**TASK DETAILS:** Give back a single number, the count of lines containing the word "that".

+++++

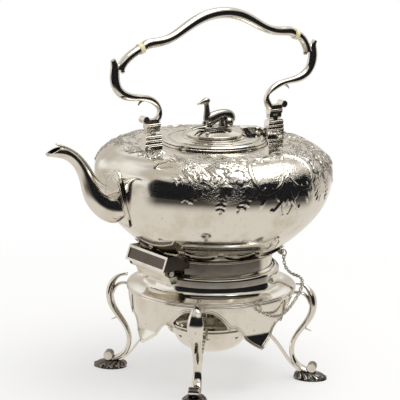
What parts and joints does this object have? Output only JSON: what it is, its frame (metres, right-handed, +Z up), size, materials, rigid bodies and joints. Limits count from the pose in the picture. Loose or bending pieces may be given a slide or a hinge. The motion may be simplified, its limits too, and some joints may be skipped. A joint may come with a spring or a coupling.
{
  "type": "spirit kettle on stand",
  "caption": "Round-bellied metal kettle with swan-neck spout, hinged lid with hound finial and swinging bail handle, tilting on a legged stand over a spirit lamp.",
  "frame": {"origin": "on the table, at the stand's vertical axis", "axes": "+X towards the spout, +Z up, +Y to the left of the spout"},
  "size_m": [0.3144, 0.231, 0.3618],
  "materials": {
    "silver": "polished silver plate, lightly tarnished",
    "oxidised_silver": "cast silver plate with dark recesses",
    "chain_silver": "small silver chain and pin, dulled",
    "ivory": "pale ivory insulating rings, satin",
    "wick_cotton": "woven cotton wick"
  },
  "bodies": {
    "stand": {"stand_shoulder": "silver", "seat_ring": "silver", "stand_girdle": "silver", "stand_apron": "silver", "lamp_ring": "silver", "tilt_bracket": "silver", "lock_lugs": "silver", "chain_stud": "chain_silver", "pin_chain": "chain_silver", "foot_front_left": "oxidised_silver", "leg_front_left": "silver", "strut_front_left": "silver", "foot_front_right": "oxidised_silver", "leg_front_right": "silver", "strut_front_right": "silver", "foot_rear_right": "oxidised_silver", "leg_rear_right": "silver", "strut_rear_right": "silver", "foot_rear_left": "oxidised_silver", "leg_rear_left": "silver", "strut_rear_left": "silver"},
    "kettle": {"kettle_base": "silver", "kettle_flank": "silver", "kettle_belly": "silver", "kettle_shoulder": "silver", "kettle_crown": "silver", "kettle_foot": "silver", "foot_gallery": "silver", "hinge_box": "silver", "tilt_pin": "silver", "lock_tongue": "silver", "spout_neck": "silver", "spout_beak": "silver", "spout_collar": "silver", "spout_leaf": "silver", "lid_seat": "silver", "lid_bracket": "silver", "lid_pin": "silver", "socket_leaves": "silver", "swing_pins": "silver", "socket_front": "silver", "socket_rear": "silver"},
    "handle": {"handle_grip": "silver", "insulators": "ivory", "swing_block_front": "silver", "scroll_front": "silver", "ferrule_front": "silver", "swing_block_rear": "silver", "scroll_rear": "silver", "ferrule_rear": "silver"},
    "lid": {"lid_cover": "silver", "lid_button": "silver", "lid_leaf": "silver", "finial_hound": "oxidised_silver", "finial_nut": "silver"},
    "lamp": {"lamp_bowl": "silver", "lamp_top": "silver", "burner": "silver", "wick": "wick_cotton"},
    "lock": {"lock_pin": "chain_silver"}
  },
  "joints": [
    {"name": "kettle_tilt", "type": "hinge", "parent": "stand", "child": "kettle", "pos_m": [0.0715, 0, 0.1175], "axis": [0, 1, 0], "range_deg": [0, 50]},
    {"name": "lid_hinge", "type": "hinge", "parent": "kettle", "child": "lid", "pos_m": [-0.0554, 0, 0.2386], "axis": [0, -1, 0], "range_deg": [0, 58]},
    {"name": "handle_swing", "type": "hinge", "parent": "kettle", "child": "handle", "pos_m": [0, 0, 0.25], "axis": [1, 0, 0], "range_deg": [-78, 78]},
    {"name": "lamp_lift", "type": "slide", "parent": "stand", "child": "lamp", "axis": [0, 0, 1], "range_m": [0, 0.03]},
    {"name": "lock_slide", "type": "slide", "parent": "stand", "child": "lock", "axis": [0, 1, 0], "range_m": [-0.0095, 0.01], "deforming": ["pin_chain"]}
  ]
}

+++++

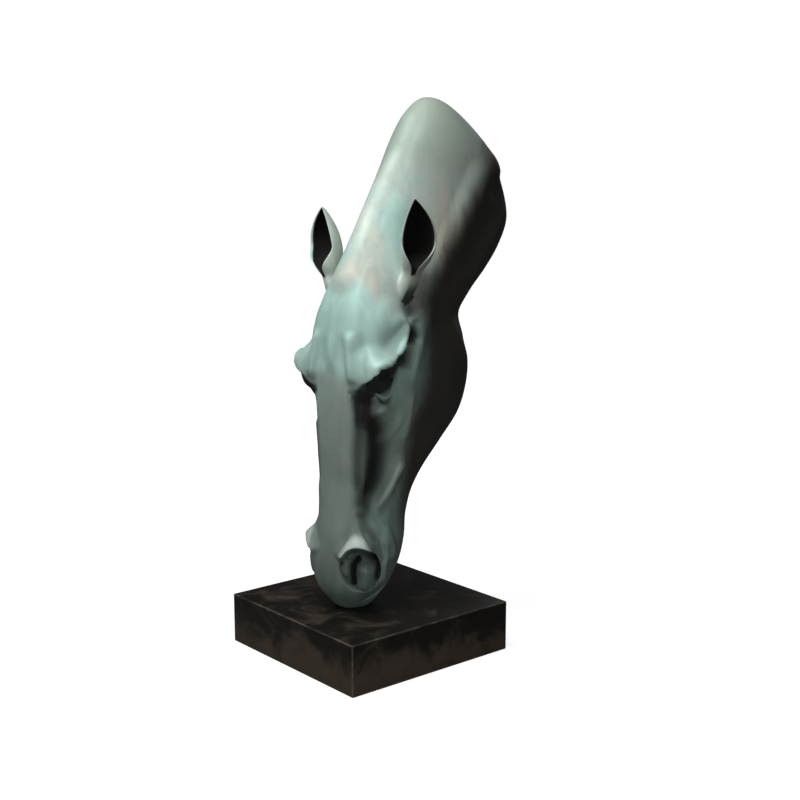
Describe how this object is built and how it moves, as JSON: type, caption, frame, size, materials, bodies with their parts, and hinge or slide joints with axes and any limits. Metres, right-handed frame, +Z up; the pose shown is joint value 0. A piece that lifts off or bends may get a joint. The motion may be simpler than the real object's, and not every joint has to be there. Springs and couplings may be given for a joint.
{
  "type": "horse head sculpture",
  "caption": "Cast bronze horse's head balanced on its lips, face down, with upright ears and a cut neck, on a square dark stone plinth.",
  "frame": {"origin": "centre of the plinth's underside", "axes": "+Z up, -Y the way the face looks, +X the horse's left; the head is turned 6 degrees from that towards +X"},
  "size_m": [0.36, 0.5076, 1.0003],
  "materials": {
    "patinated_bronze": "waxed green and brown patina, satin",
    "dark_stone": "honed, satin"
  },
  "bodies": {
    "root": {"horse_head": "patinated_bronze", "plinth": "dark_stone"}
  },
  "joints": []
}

+++++

**OUTPUT BELOW:** 2